Farah came to meet me in Aden in 1913, before the First World War. For almost eighteen years he ran my house, my stables and safaris. I talked to him about my worries as about my successes, and he knew of all that I did or thought. Farah, by the time I had had to give up the farm and was leaving Africa, saw me off in Mombasa. And as I watched his dark immovable figure on the quay growing smaller and at last disappear, I felt it as if I were losing a part of myself, as if I were having my right hand set off, and from now on would never again ride a horse or shoot with a rifle, nor be able to write otherwise than with my left hand. Neither have I since then ridden or shot.

In order to form and make up a Unity, in particular a creative Unity, the individual components must needs be of different nature, they should even be in a sense contrasts. Two homogeneous units will never be capable of forming a whole, or their whole at its best will remain barren. Man and woman become one, a physically and spiritually creative Unity, by virtue of their dissimilarity. A hook and an eye are a Unity, a fastening; but with two hooks you can do nothing. A right-hand glove with its contrast the left-hand glove makes up a whole, a pair of gloves; but two right-hand gloves you throw away. A number of perfectly similar objects do not make up a whole–a couple of cigarettes may quite well be three or nine. A quartet is a Unity because it is made up of dissimilar instruments. An orchestra is a Unity, and may be perfect as such, but twenty double-basses striking up the same tune are Chaos.

A community of but one sex would be a blind world. When in 1940 I was in Berlin, engaged by three Scandinavian papers to write about Nazi Germany, woman–and the whole world of woman–was so emphatically subdued that I might indeed have been walking about in such a one-sexed community. I felt a relief then, as I watched the young soldiers marching west, to the frontier, for in a fight the adversaries become one, and the two duellists make up a Unity.

The introduction into my life of another race, essentially different from mine, in Africa became to me a mysterious expansion of my world. My own voice and song in life there had a second set to it, and grew fuller and richer in the duet.

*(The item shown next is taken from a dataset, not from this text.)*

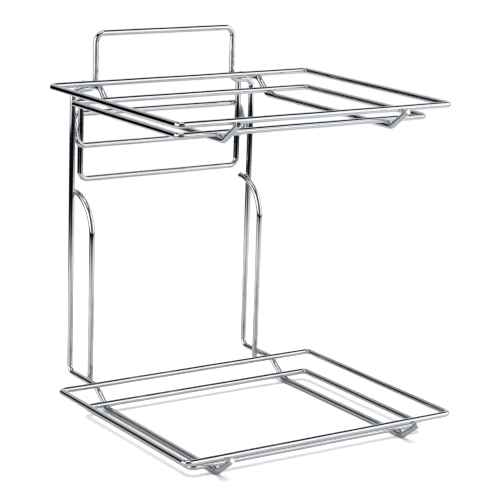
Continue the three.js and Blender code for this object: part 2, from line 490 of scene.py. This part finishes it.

Within the literature of the ages one particular Unity, made up of essentially different parts, makes its appearance, disappears and again comes back: that of Master and Servant. We have met the two in rhyme, blank verse and prose, and in the varying costumes of the centuries. Here wanders the Prophet Elisha with his servant Gehazi–between whom one would have supposed the partnership to have come to an end after the affair with Naaman, but whom we meet in a later chapter apparently in the best of understanding. Here walk Terence’s Davus and Simo, and Plautus’ Calidorus and Pseudolus. Here Don Quixote rides forth, with Sancho Panza on his mule by the croup of Rosinante. Here the Fool follows King Lear across the heath in the storm and the black night, here Leporello waits in the street while inside the palazzo Don Giovanni “reaps his sweet reward.” Phileas Fogg struts on to the stage with one single idea in his head and versatile Passepartout at his heels. In our own streets of old Copenhagen Jeronimus and Magdelone promenade arm in arm, while behind their broad and dignified backs Henrik and Pernille make signs to one another.

The servant may be the more fascinating of the two, still it holds true of him as of his master that his play of colours would fade and his timbre abate, were he to stand alone. He needs a master in order to be himself. Leporello, after having witnessed his scapegrace master’s lurid end, will still, I believe, from time to time in a circle of friends have produced his list of Don Giovanni’s victims and have read out triumphantly: “In Spain are a thousand and three!” The Fool, who is killed by the endless night on the moor, would not have become immortal without the mad old King, to whose lion’s roar he joins his doleful, bitter and tender mockery. Henrik and Pernille, if left by Holberg in their own native milieu of Copenhagen valets and ladies’ maids, would not have twinkled and sparkled as they do against the background of the sedateness of Jeronimus and Magdelone and the pale romance of Leander and Leonore.